Last year I was speaking with the chief financial officer of a subprime mortgage banking company that wasn't doing as well as it could. The company originated loans through retail and wholesale channels.

I asked what the returns were in each division, and I was given some very crude numbers that showed the profitability by division.

The first flaw was that the company assumed all loans to have the same value. If it received a weighted average price of 106 on its loan sales, it assumed that all loans were worth 106. But some loans were worth more than others, and the 106 was merely a weighted average.

The first necessary step is to analyze the profitability per loan based on loan level attributes. What if retail originates loans at a fully loaded cost of 97 and wholesale originates them at 102? It would appear that retail is five points more profitable, but is it?

What if retail has a weighted average coupon that is 150 basis points lower than wholesale? What if retail has an average prepayment penalty of 1.5 years and wholesale has prepayment penalties averaging 3.5 years? Somehow, each company must devise ways to factor in such differences.

It is not always so easy. Let's look at the higher coupon that wholesale has. It is absolutely critical that we look at the reason behind it.

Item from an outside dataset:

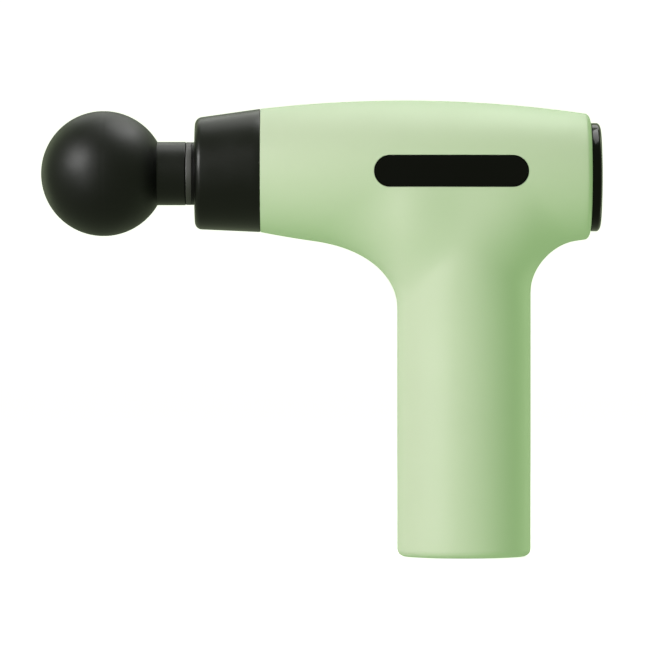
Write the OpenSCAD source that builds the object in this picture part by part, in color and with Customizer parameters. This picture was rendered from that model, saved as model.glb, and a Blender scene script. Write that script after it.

If wholesale originates lots of C and D loans and retail originates lots of A-minus loans, wholesale will have higher-rate-but much riskier - loans. Senior management will have to decide how to weight this.

Management then must look at returns on invested capital. Let's use a very simple example: Retail generates a profit of $400 per loan and wholesale generates a profit of $200 per loan. Let's assume that this includes all expenses and that it adjusts for all attributes such as coupon, prepayment penalties, and so on.

The unsophisticated manager will see that retail is twice as profitable as wholesale: $400 per loan versus $200 per loan. The more sophisticated manager will want to know how much capital is used by each division and what its cost is.

Let's now assume that the cost of capital is 15%, and that retail requires $4,000 of capital to produce a loan, while wholesale requires $1,000.

In this example, an unsophisticated management would notice that retail makes $400 per loan versus only $200 per loan in wholesale. If the cost of capital is not factored in, management would believe that retail should be given more resources than wholesale. Their advantage budget would be increased, and they might be encouraged to open new branches.

However, retail uses up $4,000 of capital to produce a profit of $400 per loan, while wholesale uses only $1,000 to produce $200. Retail's profit of $400 is not even enough to cover its $600 cost of capital. In fact, the more retail loans the company does, the more it will deplete its capital.

Our first glance tells us that retail has a higher profit margin -and it does. But factoring in the cost of capital tells us that it is actually a destroyer of value. Thus, a rational management would want to allocate more resources to wholesale in spite of its lower profit margin.

I am not taking the wholesale side over retail. My point is simply that profitability analysis is not as simple as an income statement. It must factor in the attributes of the loans a division originates, and it must look at the capital each division requires.

Only then can management make the proper decisions about where to allocate resources.